- JOB
Will you give the material below again, every line exactly as it is?

- Records contained in a dataset
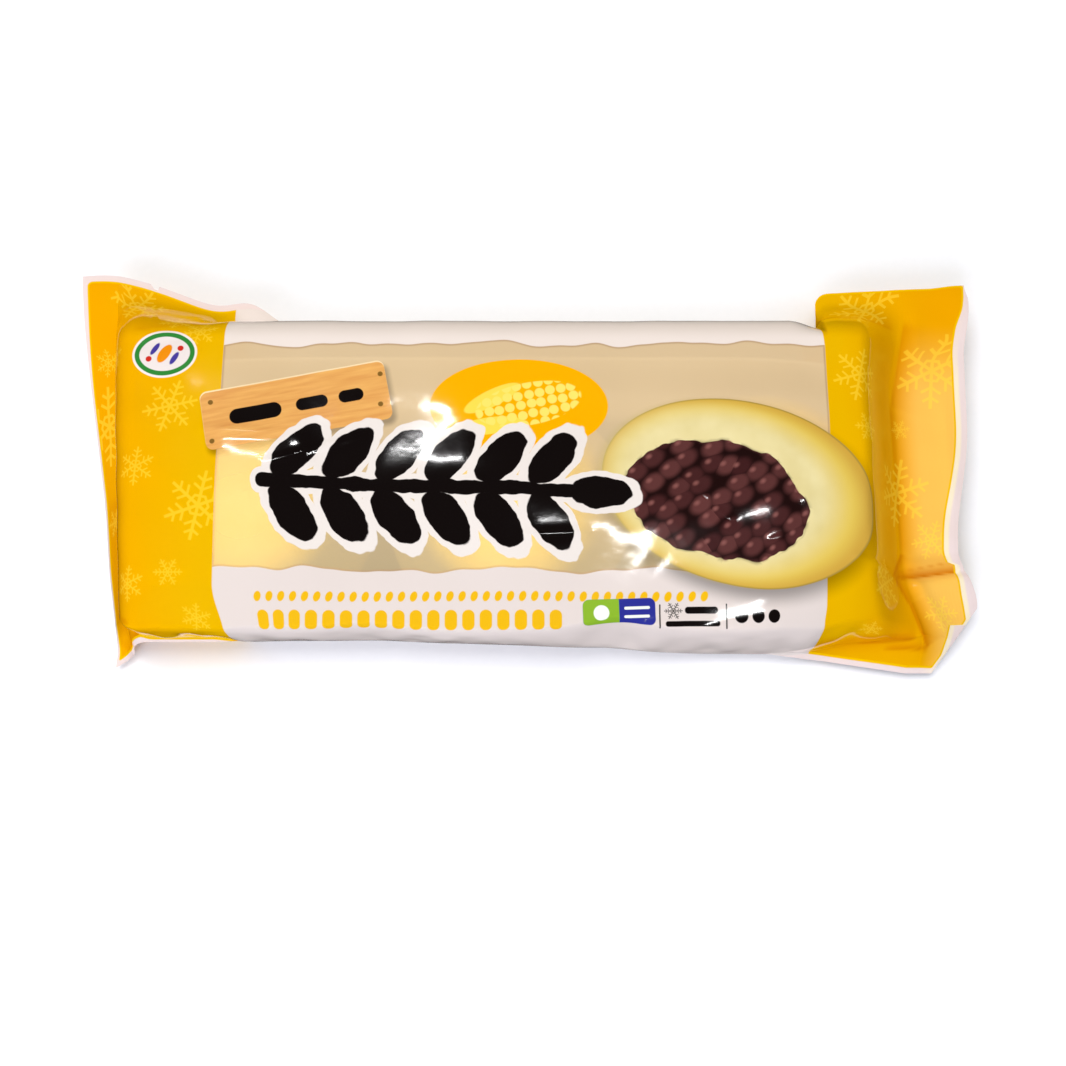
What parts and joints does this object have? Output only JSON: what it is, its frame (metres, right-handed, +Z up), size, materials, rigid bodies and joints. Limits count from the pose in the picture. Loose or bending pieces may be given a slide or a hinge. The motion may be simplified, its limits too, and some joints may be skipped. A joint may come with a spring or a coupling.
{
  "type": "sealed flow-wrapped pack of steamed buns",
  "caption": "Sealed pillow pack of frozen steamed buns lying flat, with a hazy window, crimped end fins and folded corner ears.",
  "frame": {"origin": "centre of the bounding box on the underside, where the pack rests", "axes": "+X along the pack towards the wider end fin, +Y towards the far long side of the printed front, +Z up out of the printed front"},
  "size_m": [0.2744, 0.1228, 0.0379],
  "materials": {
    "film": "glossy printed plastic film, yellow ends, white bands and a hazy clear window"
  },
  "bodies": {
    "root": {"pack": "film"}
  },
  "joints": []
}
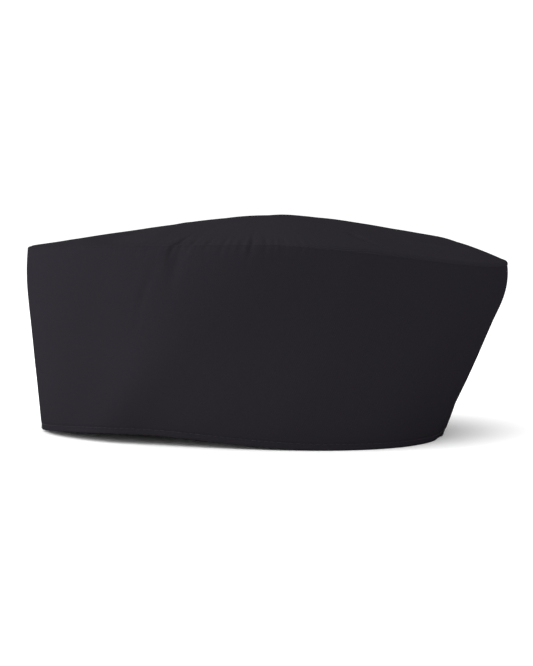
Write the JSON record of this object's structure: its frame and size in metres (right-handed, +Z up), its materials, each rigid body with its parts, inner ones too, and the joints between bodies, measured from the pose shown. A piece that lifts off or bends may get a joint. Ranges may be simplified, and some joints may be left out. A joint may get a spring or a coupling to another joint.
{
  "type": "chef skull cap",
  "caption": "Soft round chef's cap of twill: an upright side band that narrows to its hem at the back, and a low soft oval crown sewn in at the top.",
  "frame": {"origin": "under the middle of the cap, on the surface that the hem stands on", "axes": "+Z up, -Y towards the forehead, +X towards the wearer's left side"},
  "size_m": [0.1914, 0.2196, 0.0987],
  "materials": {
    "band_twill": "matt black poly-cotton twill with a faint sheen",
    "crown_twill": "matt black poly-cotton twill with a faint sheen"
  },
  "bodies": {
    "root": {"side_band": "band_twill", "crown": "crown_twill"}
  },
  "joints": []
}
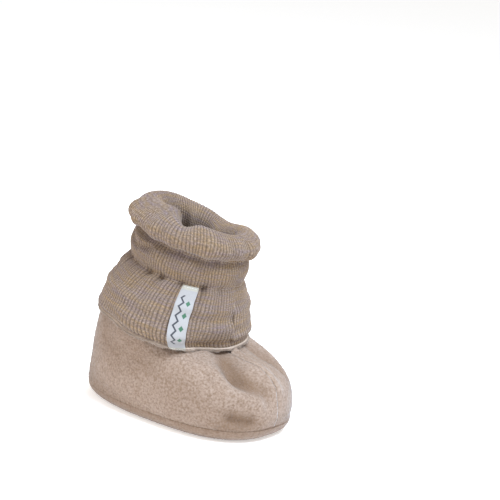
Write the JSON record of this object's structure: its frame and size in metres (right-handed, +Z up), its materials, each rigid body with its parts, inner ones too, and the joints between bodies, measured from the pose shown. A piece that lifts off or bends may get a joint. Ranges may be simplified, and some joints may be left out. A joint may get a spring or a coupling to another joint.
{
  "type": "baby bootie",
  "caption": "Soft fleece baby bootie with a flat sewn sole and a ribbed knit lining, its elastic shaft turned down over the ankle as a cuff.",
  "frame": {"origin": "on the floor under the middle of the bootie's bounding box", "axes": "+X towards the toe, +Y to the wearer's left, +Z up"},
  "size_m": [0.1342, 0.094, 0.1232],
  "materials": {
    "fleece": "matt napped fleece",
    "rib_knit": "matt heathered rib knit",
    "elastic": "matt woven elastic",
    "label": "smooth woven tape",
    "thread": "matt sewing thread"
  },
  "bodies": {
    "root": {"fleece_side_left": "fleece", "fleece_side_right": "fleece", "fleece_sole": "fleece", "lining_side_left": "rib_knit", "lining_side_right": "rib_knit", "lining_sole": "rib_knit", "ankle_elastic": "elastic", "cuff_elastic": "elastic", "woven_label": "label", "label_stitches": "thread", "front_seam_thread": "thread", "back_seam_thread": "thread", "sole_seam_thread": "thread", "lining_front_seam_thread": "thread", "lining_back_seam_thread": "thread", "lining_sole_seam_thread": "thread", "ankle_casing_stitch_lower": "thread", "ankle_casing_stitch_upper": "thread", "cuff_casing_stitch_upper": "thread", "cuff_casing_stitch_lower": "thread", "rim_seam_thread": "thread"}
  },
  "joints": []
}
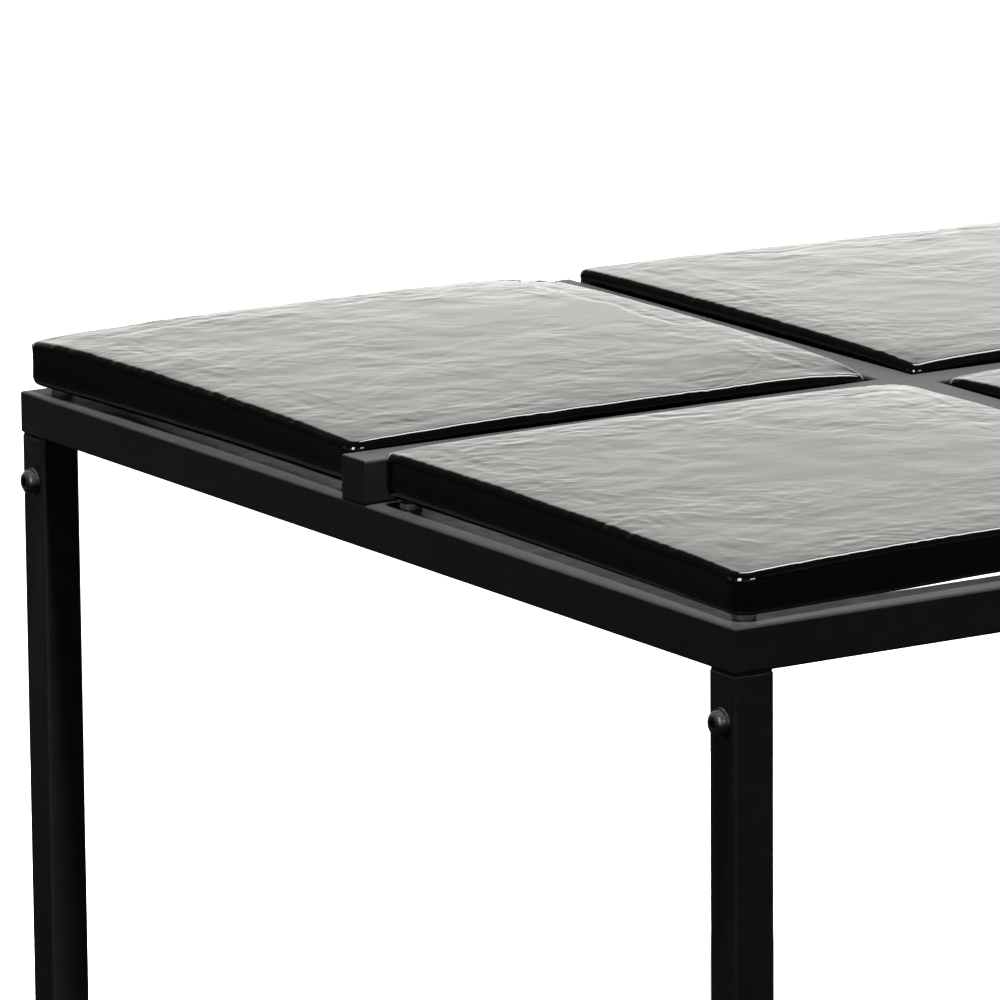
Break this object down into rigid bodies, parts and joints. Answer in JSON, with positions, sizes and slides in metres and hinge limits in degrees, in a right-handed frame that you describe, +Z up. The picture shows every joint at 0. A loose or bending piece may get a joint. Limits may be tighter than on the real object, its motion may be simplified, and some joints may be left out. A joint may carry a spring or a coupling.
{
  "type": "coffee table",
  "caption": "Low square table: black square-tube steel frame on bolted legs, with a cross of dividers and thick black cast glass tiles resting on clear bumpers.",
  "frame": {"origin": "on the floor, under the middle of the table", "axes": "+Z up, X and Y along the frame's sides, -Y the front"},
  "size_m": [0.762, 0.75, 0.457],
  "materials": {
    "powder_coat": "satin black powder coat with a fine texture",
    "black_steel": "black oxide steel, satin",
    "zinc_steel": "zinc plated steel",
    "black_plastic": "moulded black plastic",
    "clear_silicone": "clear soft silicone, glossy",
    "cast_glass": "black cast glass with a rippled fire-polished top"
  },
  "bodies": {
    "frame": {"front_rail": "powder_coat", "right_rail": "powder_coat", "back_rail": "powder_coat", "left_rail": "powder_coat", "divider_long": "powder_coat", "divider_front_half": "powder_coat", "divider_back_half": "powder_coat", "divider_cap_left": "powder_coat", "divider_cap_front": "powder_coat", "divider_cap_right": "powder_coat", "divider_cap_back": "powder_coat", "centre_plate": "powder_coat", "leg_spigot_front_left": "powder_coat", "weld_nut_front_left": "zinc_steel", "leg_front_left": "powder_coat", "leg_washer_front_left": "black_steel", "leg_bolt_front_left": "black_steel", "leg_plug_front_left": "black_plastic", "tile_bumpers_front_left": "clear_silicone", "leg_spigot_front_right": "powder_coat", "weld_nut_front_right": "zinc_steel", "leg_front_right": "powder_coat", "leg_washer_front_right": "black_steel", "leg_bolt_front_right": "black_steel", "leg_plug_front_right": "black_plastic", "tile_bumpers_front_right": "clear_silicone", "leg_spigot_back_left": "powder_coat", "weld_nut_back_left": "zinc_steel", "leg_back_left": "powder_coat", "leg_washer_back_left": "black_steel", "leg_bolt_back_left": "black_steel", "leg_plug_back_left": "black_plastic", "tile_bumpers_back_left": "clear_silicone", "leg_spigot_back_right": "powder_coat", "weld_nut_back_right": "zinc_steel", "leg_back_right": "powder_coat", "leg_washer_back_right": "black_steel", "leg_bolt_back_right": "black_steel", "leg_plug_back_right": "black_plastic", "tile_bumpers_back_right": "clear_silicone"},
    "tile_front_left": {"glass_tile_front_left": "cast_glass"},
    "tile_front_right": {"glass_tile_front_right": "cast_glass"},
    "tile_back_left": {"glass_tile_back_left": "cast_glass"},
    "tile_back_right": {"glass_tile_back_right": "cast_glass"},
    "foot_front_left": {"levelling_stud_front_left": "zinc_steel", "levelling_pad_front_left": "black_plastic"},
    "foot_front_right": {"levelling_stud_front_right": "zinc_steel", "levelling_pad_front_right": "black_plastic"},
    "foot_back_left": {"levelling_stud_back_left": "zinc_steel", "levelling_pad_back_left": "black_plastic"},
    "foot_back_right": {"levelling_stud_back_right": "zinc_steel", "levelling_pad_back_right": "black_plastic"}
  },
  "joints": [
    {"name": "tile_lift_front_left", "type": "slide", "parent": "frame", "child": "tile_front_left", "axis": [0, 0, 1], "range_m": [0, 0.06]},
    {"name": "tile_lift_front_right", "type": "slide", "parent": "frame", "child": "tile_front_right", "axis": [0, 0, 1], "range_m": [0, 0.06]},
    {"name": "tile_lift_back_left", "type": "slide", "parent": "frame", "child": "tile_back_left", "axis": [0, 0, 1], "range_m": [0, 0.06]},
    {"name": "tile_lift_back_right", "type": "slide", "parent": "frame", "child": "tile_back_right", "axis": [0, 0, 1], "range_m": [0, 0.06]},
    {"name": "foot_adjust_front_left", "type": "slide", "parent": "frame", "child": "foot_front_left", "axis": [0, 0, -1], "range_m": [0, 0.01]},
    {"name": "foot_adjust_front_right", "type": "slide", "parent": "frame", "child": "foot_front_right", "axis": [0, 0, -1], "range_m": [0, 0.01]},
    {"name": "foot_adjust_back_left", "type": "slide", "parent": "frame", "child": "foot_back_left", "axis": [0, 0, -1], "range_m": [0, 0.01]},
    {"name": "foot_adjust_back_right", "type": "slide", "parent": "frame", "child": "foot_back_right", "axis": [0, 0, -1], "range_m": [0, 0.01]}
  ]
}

- FINAL RESULT
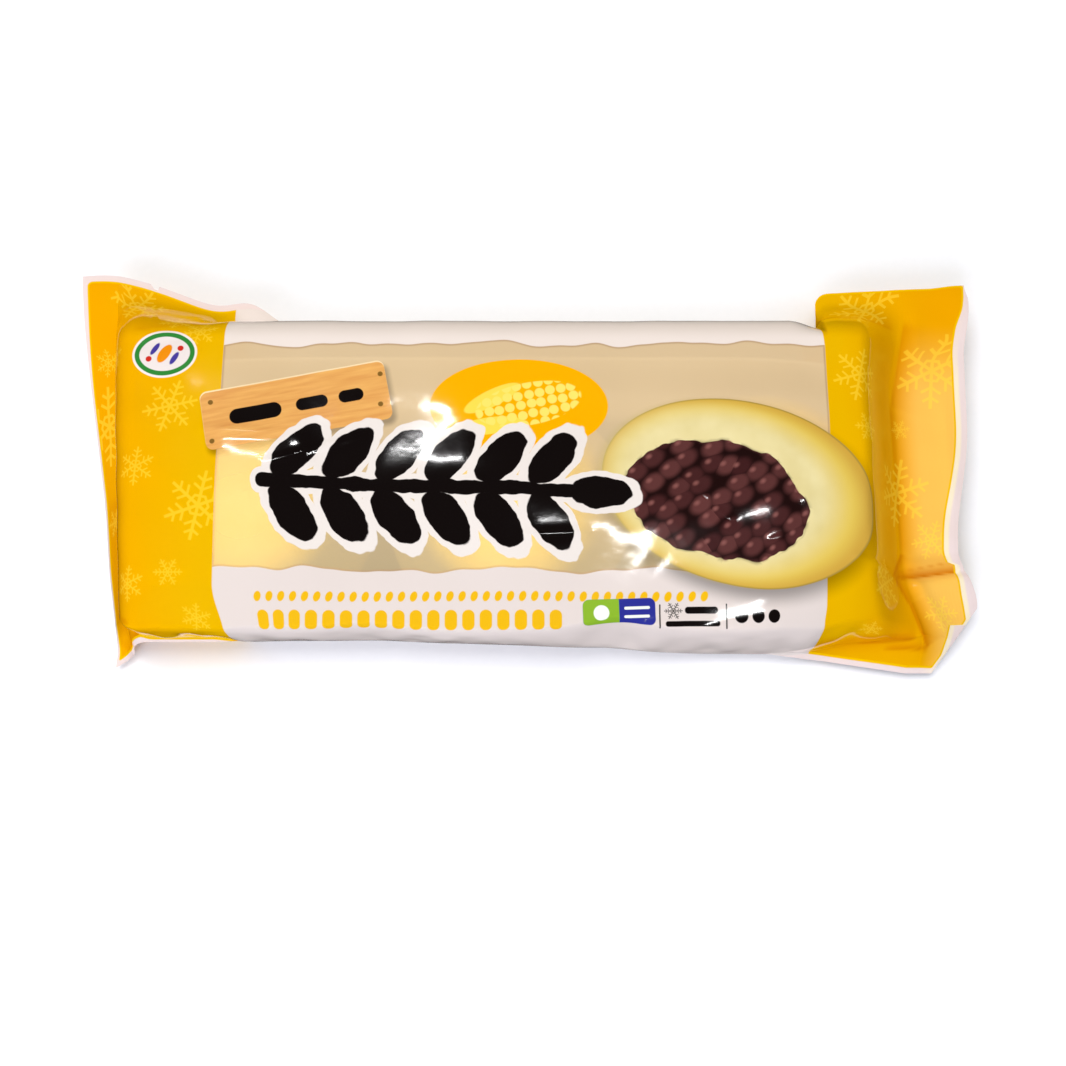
What parts and joints does this object have? Output only JSON: what it is, its frame (metres, right-handed, +Z up), size, materials, rigid bodies and joints. Limits count from the pose in the picture. Loose or bending pieces may be given a slide or a hinge. The motion may be simplified, its limits too, and some joints may be skipped. A joint may come with a spring or a coupling.
{
  "type": "sealed flow-wrapped pack of steamed buns",
  "caption": "Sealed pillow pack of frozen steamed buns lying flat, with a hazy window, crimped end fins and folded corner ears.",
  "frame": {"origin": "centre of the bounding box on the underside, where the pack rests", "axes": "+X along the pack towards the wider end fin, +Y towards the far long side of the printed front, +Z up out of the printed front"},
  "size_m": [0.2744, 0.1228, 0.0379],
  "materials": {
    "film": "glossy printed plastic film, yellow ends, white bands and a hazy clear window"
  },
  "bodies": {
    "root": {"pack": "film"}
  },
  "joints": []
}
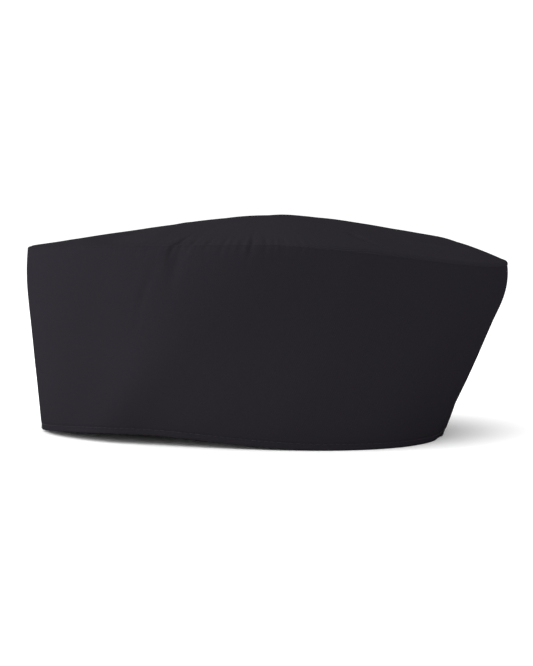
Write the JSON record of this object's structure: its frame and size in metres (right-handed, +Z up), its materials, each rigid body with its parts, inner ones too, and the joints between bodies, measured from the pose shown. A piece that lifts off or bends may get a joint. Ranges may be simplified, and some joints may be left out. A joint may get a spring or a coupling to another joint.
{
  "type": "chef skull cap",
  "caption": "Soft round chef's cap of twill: an upright side band that narrows to its hem at the back, and a low soft oval crown sewn in at the top.",
  "frame": {"origin": "under the middle of the cap, on the surface that the hem stands on", "axes": "+Z up, -Y towards the forehead, +X towards the wearer's left side"},
  "size_m": [0.1914, 0.2196, 0.0987],
  "materials": {
    "band_twill": "matt black poly-cotton twill with a faint sheen",
    "crown_twill": "matt black poly-cotton twill with a faint sheen"
  },
  "bodies": {
    "root": {"side_band": "band_twill", "crown": "crown_twill"}
  },
  "joints": []
}
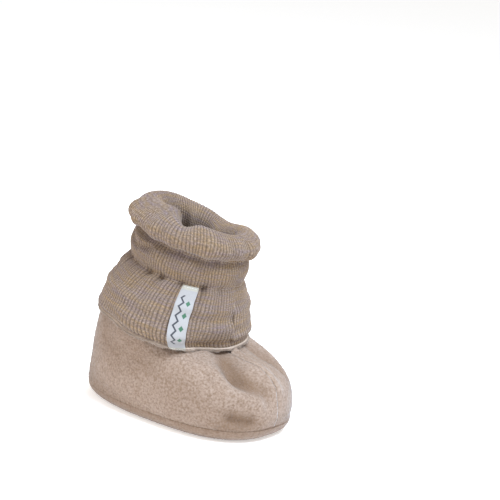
Write the JSON record of this object's structure: its frame and size in metres (right-handed, +Z up), its materials, each rigid body with its parts, inner ones too, and the joints between bodies, measured from the pose shown. A piece that lifts off or bends may get a joint. Ranges may be simplified, and some joints may be left out. A joint may get a spring or a coupling to another joint.
{
  "type": "baby bootie",
  "caption": "Soft fleece baby bootie with a flat sewn sole and a ribbed knit lining, its elastic shaft turned down over the ankle as a cuff.",
  "frame": {"origin": "on the floor under the middle of the bootie's bounding box", "axes": "+X towards the toe, +Y to the wearer's left, +Z up"},
  "size_m": [0.1342, 0.094, 0.1232],
  "materials": {
    "fleece": "matt napped fleece",
    "rib_knit": "matt heathered rib knit",
    "elastic": "matt woven elastic",
    "label": "smooth woven tape",
    "thread": "matt sewing thread"
  },
  "bodies": {
    "root": {"fleece_side_left": "fleece", "fleece_side_right": "fleece", "fleece_sole": "fleece", "lining_side_left": "rib_knit", "lining_side_right": "rib_knit", "lining_sole": "rib_knit", "ankle_elastic": "elastic", "cuff_elastic": "elastic", "woven_label": "label", "label_stitches": "thread", "front_seam_thread": "thread", "back_seam_thread": "thread", "sole_seam_thread": "thread", "lining_front_seam_thread": "thread", "lining_back_seam_thread": "thread", "lining_sole_seam_thread": "thread", "ankle_casing_stitch_lower": "thread", "ankle_casing_stitch_upper": "thread", "cuff_casing_stitch_upper": "thread", "cuff_casing_stitch_lower": "thread", "rim_seam_thread": "thread"}
  },
  "joints": []
}
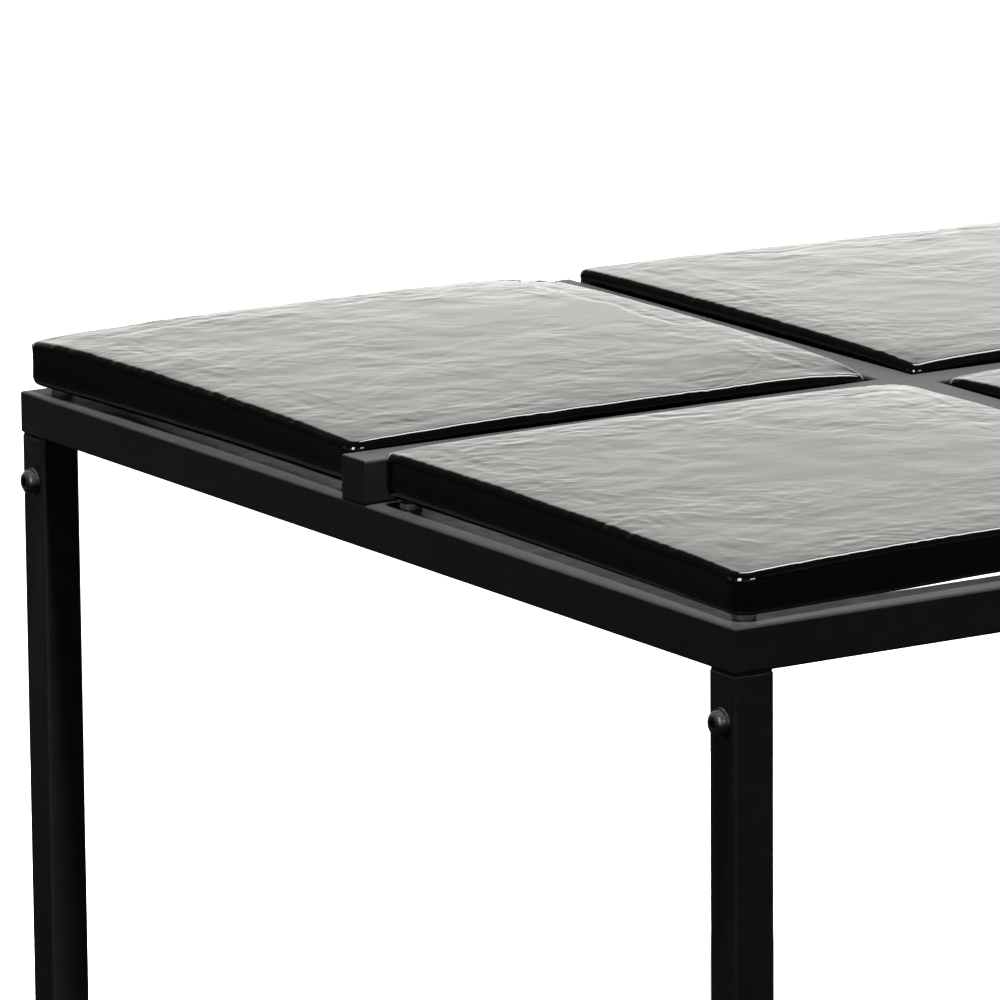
Break this object down into rigid bodies, parts and joints. Answer in JSON, with positions, sizes and slides in metres and hinge limits in degrees, in a right-handed frame that you describe, +Z up. The picture shows every joint at 0. A loose or bending piece may get a joint. Limits may be tighter than on the real object, its motion may be simplified, and some joints may be left out. A joint may carry a spring or a coupling.
{
  "type": "coffee table",
  "caption": "Low square table: black square-tube steel frame on bolted legs, with a cross of dividers and thick black cast glass tiles resting on clear bumpers.",
  "frame": {"origin": "on the floor, under the middle of the table", "axes": "+Z up, X and Y along the frame's sides, -Y the front"},
  "size_m": [0.762, 0.75, 0.457],
  "materials": {
    "powder_coat": "satin black powder coat with a fine texture",
    "black_steel": "black oxide steel, satin",
    "zinc_steel": "zinc plated steel",
    "black_plastic": "moulded black plastic",
    "clear_silicone": "clear soft silicone, glossy",
    "cast_glass": "black cast glass with a rippled fire-polished top"
  },
  "bodies": {
    "frame": {"front_rail": "powder_coat", "right_rail": "powder_coat", "back_rail": "powder_coat", "left_rail": "powder_coat", "divider_long": "powder_coat", "divider_front_half": "powder_coat", "divider_back_half": "powder_coat", "divider_cap_left": "powder_coat", "divider_cap_front": "powder_coat", "divider_cap_right": "powder_coat", "divider_cap_back": "powder_coat", "centre_plate": "powder_coat", "leg_spigot_front_left": "powder_coat", "weld_nut_front_left": "zinc_steel", "leg_front_left": "powder_coat", "leg_washer_front_left": "black_steel", "leg_bolt_front_left": "black_steel", "leg_plug_front_left": "black_plastic", "tile_bumpers_front_left": "clear_silicone", "leg_spigot_front_right": "powder_coat", "weld_nut_front_right": "zinc_steel", "leg_front_right": "powder_coat", "leg_washer_front_right": "black_steel", "leg_bolt_front_right": "black_steel", "leg_plug_front_right": "black_plastic", "tile_bumpers_front_right": "clear_silicone", "leg_spigot_back_left": "powder_coat", "weld_nut_back_left": "zinc_steel", "leg_back_left": "powder_coat", "leg_washer_back_left": "black_steel", "leg_bolt_back_left": "black_steel", "leg_plug_back_left": "black_plastic", "tile_bumpers_back_left": "clear_silicone", "leg_spigot_back_right": "powder_coat", "weld_nut_back_right": "zinc_steel", "leg_back_right": "powder_coat", "leg_washer_back_right": "black_steel", "leg_bolt_back_right": "black_steel", "leg_plug_back_right": "black_plastic", "tile_bumpers_back_right": "clear_silicone"},
    "tile_front_left": {"glass_tile_front_left": "cast_glass"},
    "tile_front_right": {"glass_tile_front_right": "cast_glass"},
    "tile_back_left": {"glass_tile_back_left": "cast_glass"},
    "tile_back_right": {"glass_tile_back_right": "cast_glass"},
    "foot_front_left": {"levelling_stud_front_left": "zinc_steel", "levelling_pad_front_left": "black_plastic"},
    "foot_front_right": {"levelling_stud_front_right": "zinc_steel", "levelling_pad_front_right": "black_plastic"},
    "foot_back_left": {"levelling_stud_back_left": "zinc_steel", "levelling_pad_back_left": "black_plastic"},
    "foot_back_right": {"levelling_stud_back_right": "zinc_steel", "levelling_pad_back_right": "black_plastic"}
  },
  "joints": [
    {"name": "tile_lift_front_left", "type": "slide", "parent": "frame", "child": "tile_front_left", "axis": [0, 0, 1], "range_m": [0, 0.06]},
    {"name": "tile_lift_front_right", "type": "slide", "parent": "frame", "child": "tile_front_right", "axis": [0, 0, 1], "range_m": [0, 0.06]},
    {"name": "tile_lift_back_left", "type": "slide", "parent": "frame", "child": "tile_back_left", "axis": [0, 0, 1], "range_m": [0, 0.06]},
    {"name": "tile_lift_back_right", "type": "slide", "parent": "frame", "child": "tile_back_right", "axis": [0, 0, 1], "range_m": [0, 0.06]},
    {"name": "foot_adjust_front_left", "type": "slide", "parent": "frame", "child": "foot_front_left", "axis": [0, 0, -1], "range_m": [0, 0.01]},
    {"name": "foot_adjust_front_right", "type": "slide", "parent": "frame", "child": "foot_front_right", "axis": [0, 0, -1], "range_m": [0, 0.01]},
    {"name": "foot_adjust_back_left", "type": "slide", "parent": "frame", "child": "foot_back_left", "axis": [0, 0, -1], "range_m": [0, 0.01]},
    {"name": "foot_adjust_back_right", "type": "slide", "parent": "frame", "child": "foot_back_right", "axis": [0, 0, -1], "range_m": [0, 0.01]}
  ]
}